When I'm familiar with the business already, I can give you a potential buy/sell decision in literally a couple of minutes.
12. What kind of bargains are you finding in this market?
This answer is always the same: Where there is the most fear. Right now there is a lot of uneasyness in Europe, particularly Greece. Not every company will survive there, but for the ones that will, they are selling at ludicrous discounts.
13. How do you feel about the market today? Do you see it as overvalued?
I don't really pay attention to what the market as a whole is doing, just the individual opportunities relative to what bonds are paying.
14. What are some books that you are reading now?

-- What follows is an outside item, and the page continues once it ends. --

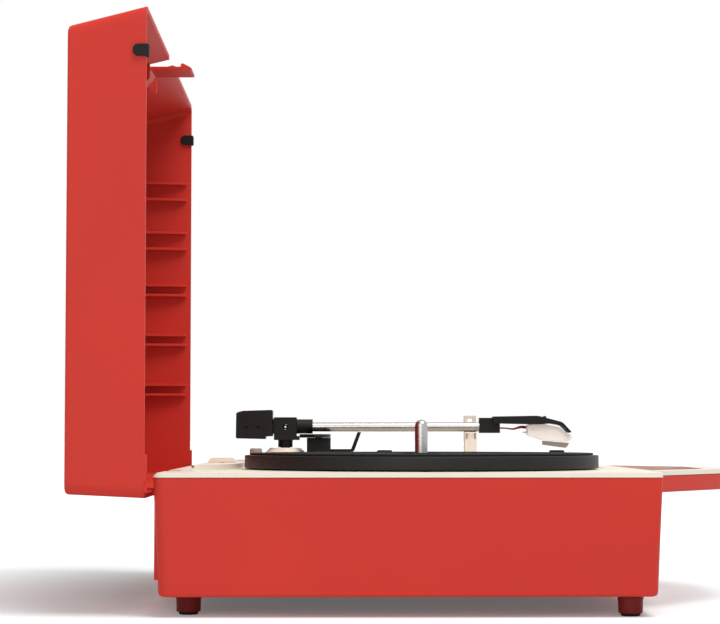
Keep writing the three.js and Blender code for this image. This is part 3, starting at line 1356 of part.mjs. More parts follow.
function latchTongue() {
  const outer = LID_FRONT + LATCH_INSET;
  const inner = outer + LATCH_THICKNESS;
  const hook = LID_BASE - LATCH_HOOK_DEPTH;
  const end = LID_BASE - LATCH_LENGTH;
  const blade = roundedOutline([
    [outer, LID_BASE + 12],
    [outer, LID_BASE + 1.4],
    [outer - 0.8, LID_BASE - 1.2],
    [outer, LID_BASE - 3],
    [outer, hook],
    [outer - LATCH_CATCH + 0.4, hook - 0.2],
    [outer - LATCH_CATCH, hook - 1.2],
    [outer, end + 1.4],
    [outer + 1.2, end],
    [inner, end + 0.8],
    [inner, LID_BASE + 12],
  ]);
  const [pinY, pinZ] = latchPinAt;
  const web = roundedOutline([
    [outer, LID_BASE + 11],
    [inner, LID_BASE + 11],
    [pinY + 1.6, pinZ - 1.8],
    [pinY - 1, pinZ + 2.2],
  ]);
  const xs = [-LATCH_WIDTH / 2, LATCH_WIDTH / 2];
  return cut(
    join(prismAlongX(blade, xs), prismAlongX(web, xs), rodAlongX(xs, latchPinAt, LATCH_BARREL_RADIUS)),
    rodAlongX([xs[0] - CUT_PAST, xs[1] + CUT_PAST], latchPinAt, LATCH_PIN_RADIUS + 0.15),
  );
}
add(lid, 'latch_tongue', RED, latchTongue());
const latchPinHalf = LATCH_WINDOW_HALF + 4;
add(lid, 'latch_pin', STEEL, rodAlongX([-latchPinHalf, latchPinHalf], latchPinAt, LATCH_PIN_RADIUS));
const springSpan = [LATCH_WIDTH / 2 + 0.5, LATCH_WINDOW_HALF];
add(
  lid,
  'latch_spring',
  STEEL,
  cut(
    rodAlongX(springSpan, latchPinAt, 2.4),
    rodAlongX([springSpan[0] - CUT_PAST, springSpan[1] + CUT_PAST], latchPinAt, LATCH_PIN_RADIUS + 0.4),
  ),
);

export default player;
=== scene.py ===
"""Portable record player: finished meshes and materials, laid out as an add-on and run as a script.

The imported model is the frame. Each operator makes the finished mesh of one piece, or of a few like
pieces, in the CAD nodes' own places, and gives it a procedural material.
"""

import json
import math

import bmesh
import bpy
from mathutils import Matrix, Vector


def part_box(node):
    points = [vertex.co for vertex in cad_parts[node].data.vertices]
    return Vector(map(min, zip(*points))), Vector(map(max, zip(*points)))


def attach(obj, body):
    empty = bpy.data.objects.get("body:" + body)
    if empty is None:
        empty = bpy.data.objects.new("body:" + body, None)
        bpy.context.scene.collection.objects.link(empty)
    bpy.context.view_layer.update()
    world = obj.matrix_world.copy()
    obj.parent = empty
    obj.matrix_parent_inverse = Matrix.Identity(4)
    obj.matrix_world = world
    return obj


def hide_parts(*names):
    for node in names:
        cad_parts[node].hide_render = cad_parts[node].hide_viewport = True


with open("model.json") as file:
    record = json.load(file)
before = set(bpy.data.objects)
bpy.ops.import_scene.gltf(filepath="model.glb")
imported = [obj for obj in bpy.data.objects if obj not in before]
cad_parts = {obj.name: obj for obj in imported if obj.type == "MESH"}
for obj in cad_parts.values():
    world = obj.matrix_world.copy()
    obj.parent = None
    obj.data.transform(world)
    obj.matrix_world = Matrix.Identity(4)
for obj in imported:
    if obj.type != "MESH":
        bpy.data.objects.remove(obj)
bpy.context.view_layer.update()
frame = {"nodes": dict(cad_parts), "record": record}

bl_info = {
    "name": "Portable Record Player",
    "version": (1, 0, 0),
    "blender": (4, 5, 0),
    "location": "3D View > Sidebar > Player",
    "description": "Finished meshes and materials for the pieces of a portable record player",
    "category": "Object",
}

MM = 0.001
X, Y, Z = range(3)
AXES = [Vector((1, 0, 0)), Vector((0, 1, 0)), Vector((0, 0, 1))]
POINT_MERGE = 0.002 * MM  # points closer than this are one point
PLANE_TOLERANCE = 0.001 * MM
CAD_MERGE = 0.01 * MM
SEAT_GAP = 0.3 * MM  # between two pieces that rest on or fit into each other
CUE_BLOCK_RISE = 0.2 * MM
PLATTER_BORE = 3.8 * MM
SPINDLE_RADIUS = 3.6 * MM
PLASTIC_GRAIN = 2600.0
PLASTIC_SPECULAR = 0.14
PALER = 1.3  # the painted edge highlight, partly rubbed wear, and the scratches, against the plain colour
SIDES = ("left", "right")
CORNERS = ("front_left", "front_right", "rear_left", "rear_right")
SLOT_OF = {part["node"]: part["material_slot"] for part in frame["record"]["subparts"]}
BODIES = frame["record"]["behaviour"]["bodies"]
BODY_OF = {node: body for body, nodes in BODIES.items() for node in nodes}


# ---------------------------------------------------------------- sizes and colours


def linear(red, green, blue):
    """A display colour from 0 to 255 as the linear values that Blender keeps."""

    def channel(value):
        share = value / 255
        return share / 12.92 if share <= 0.04045 else ((share + 0.055) / 1.055) ** 2.4

    return channel(red), channel(green), channel(blue)


def length(name, description, millimetres):
    return bpy.props.FloatProperty(
        name=name,
        description=description,
        default=millimetres * MM,
        min=0,
        precision=5,
        unit="LENGTH",
    )


def count(name, description, default, least):
    return bpy.props.IntProperty(name=name, description=description, default=default, min=least)


def colour(name, description, *display):
    return bpy.props.FloatVectorProperty(
        name=name,
        description=description,
        default=linear(*display),
        min=0,
        max=1,
        subtype="COLOR",
    )


class PlayerSizes(bpy.types.PropertyGroup):
    """Sizes of the fine detail that the finished meshes add"""

    shell_edge: length("Shell edge", "Rounding along the edges of the case, deck and lid", 0.6)
    part_edge: length("Part edge", "Rounding along the edges of the small moulded parts", 0.4)
    fine_edge: length("Fine edge", "Rounding along the edges of thin parts", 0.22)
    groove_pitch: length("Groove pitch", "Distance from one ring of the mat to the next", 1.7)
    groove_depth: length("Groove depth", "Depth of the rings pressed into the mat", 0.3)
    lead_radius: length("Lead radius", "Radius of the two cartridge leads", 0.45)
    spring_wire: length("Spring wire", "Radius of the latch spring's wire", 0.3)
    round_steps: count("Round steps", "Steps round a full turn of a large round piece", 144, 48)
    knob_ribs: count("Knob ribs", "Number of upright ribs round a control knob", 24, 8)


class PlayerColours(bpy.types.PropertyGroup):
    """Colours of the finishes"""

    case_red: colour("Case red", "Moulded plastic of the case and lid", 205, 57, 46)
    foot_red: colour("Foot red", "Moulded plastic of the foot cups", 112, 28, 24)
    deck_cream: colour("Deck cream", "Moulded plastic of the deck", 240, 230, 214)
    black_plastic: colour("Black plastic", "Moulded plastic of arm and controls", 31, 30, 29)
    black_rubber: colour("Black rubber", "Mat, foot pads, clips and belt", 30, 30, 30)
    platter_black: colour("Platter black", "Painted platter", 40, 39, 38)
    bright_steel: colour("Bright steel", "Polished spindle and tonearm tube", 178, 175, 172)
    motor_steel: colour("Motor steel", "Zinc-plated steel", 168, 168, 166)
    brass: colour("Brass", "Pulley and socket collars", 196, 158, 92)
    white_plastic: colour("White plastic", "Cartridge body and washer", 250, 244, 241)
    grey_plastic: colour("Grey plastic", "Stylus guard and pitch knob", 158, 150, 145)
    board_green: colour("Board green", "Solder mask of the circuit board", 30, 92, 56)
    cone_paper: colour("Cone paper", "Pressed paper of the speaker cones", 52, 49, 46)
    lead_red: colour("Lead red", "Insulation of the red lead", 176, 32, 44)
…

I'm looking to expand my knowledge base in accounting, especially in distressed opportunities like companies where there is a legitimate risk of bankruptcy. So I have "Quality of Earnings" by Thornton L. O'Glove and "Dead Companies Walking" by Scott Fearon.
15. Any advice to a new investor?
Read "The Intelligent Investor" by Benjamin Graham before you read anything else. There is so much that book explains right from the start that it eclipses nearly every other book available. At the very least it will help you understand your own strengths and what you need to learn to do better.
Disclosure: No position in the stock mentioned.